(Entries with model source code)
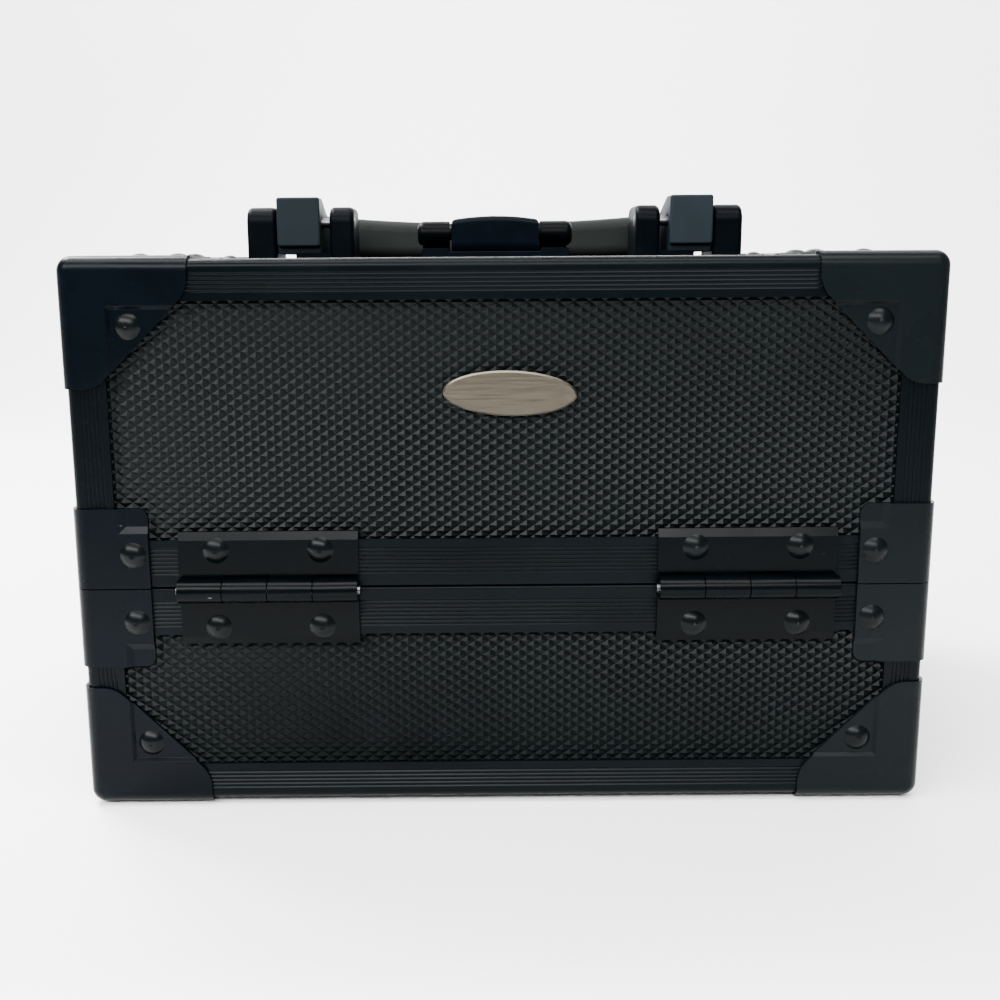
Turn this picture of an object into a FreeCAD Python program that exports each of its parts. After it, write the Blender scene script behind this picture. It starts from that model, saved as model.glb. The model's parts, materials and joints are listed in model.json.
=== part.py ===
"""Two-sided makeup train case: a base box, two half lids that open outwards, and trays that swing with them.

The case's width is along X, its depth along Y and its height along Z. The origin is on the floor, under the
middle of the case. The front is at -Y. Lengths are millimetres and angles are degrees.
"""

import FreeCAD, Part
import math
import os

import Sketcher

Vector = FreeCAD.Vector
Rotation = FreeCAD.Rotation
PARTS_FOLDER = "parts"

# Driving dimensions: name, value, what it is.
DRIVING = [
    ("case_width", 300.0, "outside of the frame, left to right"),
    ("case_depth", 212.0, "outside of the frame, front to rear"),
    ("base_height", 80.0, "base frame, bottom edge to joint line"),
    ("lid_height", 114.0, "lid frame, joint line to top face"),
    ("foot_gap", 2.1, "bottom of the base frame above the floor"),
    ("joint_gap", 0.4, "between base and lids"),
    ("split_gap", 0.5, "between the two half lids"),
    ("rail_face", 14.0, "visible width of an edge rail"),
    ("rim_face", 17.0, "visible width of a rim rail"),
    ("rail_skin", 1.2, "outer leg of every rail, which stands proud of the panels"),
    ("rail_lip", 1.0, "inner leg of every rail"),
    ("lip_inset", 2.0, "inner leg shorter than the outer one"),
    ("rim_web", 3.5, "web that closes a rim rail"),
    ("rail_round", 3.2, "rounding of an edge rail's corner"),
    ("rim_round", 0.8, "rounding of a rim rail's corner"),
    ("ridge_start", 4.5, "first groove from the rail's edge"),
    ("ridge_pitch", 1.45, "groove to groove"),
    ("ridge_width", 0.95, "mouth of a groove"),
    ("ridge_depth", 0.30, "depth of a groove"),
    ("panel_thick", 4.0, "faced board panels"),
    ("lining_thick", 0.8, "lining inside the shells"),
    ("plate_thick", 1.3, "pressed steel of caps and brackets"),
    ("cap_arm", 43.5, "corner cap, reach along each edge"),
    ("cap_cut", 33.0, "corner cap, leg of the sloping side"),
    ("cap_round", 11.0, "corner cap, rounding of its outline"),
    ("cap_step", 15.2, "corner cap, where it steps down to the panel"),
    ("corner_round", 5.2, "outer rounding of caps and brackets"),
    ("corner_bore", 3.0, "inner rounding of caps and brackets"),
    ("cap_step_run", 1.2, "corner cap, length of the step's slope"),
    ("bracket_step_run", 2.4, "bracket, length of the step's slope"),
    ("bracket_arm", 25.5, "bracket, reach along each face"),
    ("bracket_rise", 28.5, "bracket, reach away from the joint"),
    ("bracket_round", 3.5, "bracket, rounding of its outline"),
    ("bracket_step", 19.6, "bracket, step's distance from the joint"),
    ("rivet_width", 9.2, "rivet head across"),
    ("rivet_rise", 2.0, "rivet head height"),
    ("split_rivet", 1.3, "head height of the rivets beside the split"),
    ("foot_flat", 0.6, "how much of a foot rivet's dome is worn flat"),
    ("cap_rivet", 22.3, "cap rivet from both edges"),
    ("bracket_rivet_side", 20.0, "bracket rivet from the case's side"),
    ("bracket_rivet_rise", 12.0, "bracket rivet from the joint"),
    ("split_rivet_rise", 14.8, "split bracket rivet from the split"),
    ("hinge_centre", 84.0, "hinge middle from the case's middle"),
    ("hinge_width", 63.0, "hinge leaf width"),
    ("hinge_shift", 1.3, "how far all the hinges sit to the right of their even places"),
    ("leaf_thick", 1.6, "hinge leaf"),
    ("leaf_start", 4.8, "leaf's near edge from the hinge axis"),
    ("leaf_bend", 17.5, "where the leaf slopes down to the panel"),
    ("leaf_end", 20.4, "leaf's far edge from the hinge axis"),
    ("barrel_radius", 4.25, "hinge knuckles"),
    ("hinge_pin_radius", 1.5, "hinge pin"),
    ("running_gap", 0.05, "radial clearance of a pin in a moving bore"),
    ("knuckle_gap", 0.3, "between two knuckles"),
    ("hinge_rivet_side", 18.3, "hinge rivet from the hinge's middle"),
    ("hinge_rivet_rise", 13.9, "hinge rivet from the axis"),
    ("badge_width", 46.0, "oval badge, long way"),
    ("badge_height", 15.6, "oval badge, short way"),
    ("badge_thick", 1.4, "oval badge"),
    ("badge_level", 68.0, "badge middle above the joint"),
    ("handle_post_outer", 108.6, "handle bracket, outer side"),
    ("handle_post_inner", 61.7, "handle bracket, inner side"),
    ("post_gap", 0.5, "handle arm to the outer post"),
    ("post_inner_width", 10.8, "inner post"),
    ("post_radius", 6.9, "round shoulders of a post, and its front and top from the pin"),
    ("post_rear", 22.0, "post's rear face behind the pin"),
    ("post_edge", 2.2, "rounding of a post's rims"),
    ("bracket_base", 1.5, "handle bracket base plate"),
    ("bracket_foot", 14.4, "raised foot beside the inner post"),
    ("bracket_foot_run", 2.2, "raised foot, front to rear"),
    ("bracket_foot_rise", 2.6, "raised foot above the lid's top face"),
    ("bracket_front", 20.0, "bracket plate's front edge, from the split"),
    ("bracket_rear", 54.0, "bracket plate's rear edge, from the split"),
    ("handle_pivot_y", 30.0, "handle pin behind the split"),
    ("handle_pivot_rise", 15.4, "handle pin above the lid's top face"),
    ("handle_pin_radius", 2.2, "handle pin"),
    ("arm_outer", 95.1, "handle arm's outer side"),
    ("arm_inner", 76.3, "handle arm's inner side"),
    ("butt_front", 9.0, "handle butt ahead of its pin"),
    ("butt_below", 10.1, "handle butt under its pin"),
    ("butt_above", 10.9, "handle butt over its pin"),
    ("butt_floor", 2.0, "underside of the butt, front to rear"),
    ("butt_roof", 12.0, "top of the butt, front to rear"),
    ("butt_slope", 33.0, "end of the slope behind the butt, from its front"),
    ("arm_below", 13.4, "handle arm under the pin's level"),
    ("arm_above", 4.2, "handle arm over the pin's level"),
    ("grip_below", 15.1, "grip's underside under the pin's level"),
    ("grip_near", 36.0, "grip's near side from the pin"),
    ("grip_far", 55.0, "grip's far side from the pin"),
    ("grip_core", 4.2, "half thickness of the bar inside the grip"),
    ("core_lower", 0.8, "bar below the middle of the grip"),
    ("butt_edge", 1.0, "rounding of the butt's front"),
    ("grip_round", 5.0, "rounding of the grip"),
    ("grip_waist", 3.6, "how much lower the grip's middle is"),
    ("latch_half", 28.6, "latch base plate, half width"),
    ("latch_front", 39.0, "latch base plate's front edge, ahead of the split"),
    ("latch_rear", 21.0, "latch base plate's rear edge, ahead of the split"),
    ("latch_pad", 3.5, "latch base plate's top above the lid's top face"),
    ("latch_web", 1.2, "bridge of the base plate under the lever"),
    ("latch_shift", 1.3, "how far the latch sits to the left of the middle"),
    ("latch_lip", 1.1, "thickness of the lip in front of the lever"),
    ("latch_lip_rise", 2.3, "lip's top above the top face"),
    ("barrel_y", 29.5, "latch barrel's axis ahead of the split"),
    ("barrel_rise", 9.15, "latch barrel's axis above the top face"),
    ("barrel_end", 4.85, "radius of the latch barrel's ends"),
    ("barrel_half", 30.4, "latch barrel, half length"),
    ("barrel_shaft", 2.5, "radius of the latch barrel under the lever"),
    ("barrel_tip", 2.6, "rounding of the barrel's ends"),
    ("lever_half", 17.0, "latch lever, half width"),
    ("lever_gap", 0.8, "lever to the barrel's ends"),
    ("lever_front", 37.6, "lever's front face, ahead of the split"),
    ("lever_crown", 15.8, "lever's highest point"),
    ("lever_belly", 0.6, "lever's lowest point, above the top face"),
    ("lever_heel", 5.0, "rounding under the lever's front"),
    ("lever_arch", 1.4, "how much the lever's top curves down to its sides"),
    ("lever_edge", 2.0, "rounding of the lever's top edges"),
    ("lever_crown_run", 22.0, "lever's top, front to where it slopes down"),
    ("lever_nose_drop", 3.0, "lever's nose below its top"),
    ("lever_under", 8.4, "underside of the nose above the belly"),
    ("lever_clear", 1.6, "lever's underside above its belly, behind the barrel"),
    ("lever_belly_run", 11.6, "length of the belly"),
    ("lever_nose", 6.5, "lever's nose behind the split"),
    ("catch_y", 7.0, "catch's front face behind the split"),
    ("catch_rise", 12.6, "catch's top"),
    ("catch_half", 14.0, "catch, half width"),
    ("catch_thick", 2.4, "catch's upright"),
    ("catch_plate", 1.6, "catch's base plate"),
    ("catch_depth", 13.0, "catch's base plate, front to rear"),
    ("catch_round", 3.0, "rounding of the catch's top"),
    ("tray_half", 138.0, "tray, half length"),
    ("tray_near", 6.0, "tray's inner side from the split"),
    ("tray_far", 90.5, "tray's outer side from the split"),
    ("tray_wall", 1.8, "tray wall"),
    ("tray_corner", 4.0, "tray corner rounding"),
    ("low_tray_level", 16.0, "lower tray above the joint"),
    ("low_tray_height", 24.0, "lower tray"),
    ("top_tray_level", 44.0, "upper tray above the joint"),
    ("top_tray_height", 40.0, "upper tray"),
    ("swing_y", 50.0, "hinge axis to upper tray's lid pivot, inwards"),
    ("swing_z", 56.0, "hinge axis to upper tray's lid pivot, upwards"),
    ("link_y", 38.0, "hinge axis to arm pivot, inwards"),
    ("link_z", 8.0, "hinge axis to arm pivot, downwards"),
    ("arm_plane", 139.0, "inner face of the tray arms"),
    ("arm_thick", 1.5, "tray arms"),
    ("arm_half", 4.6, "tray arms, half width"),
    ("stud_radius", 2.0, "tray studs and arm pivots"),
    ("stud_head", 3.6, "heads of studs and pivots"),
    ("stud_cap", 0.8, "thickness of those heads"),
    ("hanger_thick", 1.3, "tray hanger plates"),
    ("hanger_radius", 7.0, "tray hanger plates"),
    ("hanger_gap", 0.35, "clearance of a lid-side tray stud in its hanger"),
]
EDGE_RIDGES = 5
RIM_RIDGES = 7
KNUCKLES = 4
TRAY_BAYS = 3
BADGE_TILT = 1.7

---

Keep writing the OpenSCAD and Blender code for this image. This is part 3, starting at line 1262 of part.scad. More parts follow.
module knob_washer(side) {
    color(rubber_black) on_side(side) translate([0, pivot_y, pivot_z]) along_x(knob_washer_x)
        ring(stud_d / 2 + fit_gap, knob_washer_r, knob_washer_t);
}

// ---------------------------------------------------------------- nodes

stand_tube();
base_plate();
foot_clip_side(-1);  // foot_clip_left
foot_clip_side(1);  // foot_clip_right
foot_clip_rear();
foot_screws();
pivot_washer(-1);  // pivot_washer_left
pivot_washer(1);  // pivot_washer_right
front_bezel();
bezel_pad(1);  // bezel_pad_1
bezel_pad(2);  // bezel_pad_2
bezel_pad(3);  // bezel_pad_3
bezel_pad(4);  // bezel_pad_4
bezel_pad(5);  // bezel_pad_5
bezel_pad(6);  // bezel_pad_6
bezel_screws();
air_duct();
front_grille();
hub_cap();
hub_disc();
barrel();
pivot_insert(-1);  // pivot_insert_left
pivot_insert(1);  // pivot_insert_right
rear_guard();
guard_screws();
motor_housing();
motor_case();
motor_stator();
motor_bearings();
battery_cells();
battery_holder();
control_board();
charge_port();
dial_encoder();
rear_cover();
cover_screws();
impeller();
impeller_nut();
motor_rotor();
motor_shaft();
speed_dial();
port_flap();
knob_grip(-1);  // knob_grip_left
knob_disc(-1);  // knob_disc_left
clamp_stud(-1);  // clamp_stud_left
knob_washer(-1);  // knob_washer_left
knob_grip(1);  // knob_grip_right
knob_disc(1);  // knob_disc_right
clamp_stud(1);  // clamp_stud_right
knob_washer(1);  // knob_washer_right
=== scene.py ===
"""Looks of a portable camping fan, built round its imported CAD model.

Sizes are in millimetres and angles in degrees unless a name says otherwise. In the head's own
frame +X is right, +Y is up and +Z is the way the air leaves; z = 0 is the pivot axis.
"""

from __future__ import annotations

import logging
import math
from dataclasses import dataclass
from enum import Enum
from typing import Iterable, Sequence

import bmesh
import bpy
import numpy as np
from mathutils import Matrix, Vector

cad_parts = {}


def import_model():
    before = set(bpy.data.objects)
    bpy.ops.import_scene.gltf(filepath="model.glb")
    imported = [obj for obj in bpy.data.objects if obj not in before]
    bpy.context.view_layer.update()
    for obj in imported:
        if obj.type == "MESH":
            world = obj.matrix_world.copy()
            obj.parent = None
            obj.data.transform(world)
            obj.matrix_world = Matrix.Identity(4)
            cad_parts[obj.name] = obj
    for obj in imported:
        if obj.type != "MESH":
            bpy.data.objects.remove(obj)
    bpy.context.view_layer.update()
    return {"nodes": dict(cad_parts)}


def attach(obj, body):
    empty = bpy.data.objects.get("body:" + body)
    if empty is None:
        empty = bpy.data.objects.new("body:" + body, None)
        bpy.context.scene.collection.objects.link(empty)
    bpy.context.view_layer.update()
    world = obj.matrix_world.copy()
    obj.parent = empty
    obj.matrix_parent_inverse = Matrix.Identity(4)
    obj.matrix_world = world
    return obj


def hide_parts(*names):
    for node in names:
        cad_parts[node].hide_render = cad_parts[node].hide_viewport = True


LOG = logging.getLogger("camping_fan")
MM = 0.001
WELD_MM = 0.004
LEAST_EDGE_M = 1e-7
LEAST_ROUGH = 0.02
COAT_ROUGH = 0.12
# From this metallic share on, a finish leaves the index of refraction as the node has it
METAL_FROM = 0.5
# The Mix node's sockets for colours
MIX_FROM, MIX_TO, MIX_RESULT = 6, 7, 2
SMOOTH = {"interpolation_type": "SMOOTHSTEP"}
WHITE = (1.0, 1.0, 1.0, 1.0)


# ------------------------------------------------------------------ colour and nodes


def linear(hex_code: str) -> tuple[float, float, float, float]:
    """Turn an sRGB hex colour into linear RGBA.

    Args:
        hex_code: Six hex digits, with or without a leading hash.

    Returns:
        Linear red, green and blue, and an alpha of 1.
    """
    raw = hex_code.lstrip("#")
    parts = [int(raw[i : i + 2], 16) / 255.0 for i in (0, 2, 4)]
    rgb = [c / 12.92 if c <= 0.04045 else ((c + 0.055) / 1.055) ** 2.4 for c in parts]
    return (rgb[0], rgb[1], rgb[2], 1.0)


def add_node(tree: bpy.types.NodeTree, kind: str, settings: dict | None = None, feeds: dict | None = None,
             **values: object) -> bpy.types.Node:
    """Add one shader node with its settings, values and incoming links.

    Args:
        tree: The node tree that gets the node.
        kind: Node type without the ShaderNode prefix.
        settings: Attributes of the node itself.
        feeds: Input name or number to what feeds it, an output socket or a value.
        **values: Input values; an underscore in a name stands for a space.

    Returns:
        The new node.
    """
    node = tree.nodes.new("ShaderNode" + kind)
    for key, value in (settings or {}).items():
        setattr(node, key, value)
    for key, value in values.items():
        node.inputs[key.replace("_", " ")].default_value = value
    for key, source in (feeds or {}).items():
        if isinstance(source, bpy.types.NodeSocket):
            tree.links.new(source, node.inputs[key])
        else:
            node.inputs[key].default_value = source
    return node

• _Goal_
Everything from the line that contains "obj.matrix_world = world" through the line that contains "colour and nodes" is to be transcribed exactly, and nothing outside that range.

• _Exercise response_
    obj.matrix_world = world
    return obj


def hide_parts(*names):
    for node in names:
        cad_parts[node].hide_render = cad_parts[node].hide_viewport = True


LOG = logging.getLogger("camping_fan")
MM = 0.001
WELD_MM = 0.004
LEAST_EDGE_M = 1e-7
LEAST_ROUGH = 0.02
COAT_ROUGH = 0.12
# From this metallic share on, a finish leaves the index of refraction as the node has it
METAL_FROM = 0.5
# The Mix node's sockets for colours
MIX_FROM, MIX_TO, MIX_RESULT = 6, 7, 2
SMOOTH = {"interpolation_type": "SMOOTHSTEP"}
WHITE = (1.0, 1.0, 1.0, 1.0)


# ------------------------------------------------------------------ colour and nodes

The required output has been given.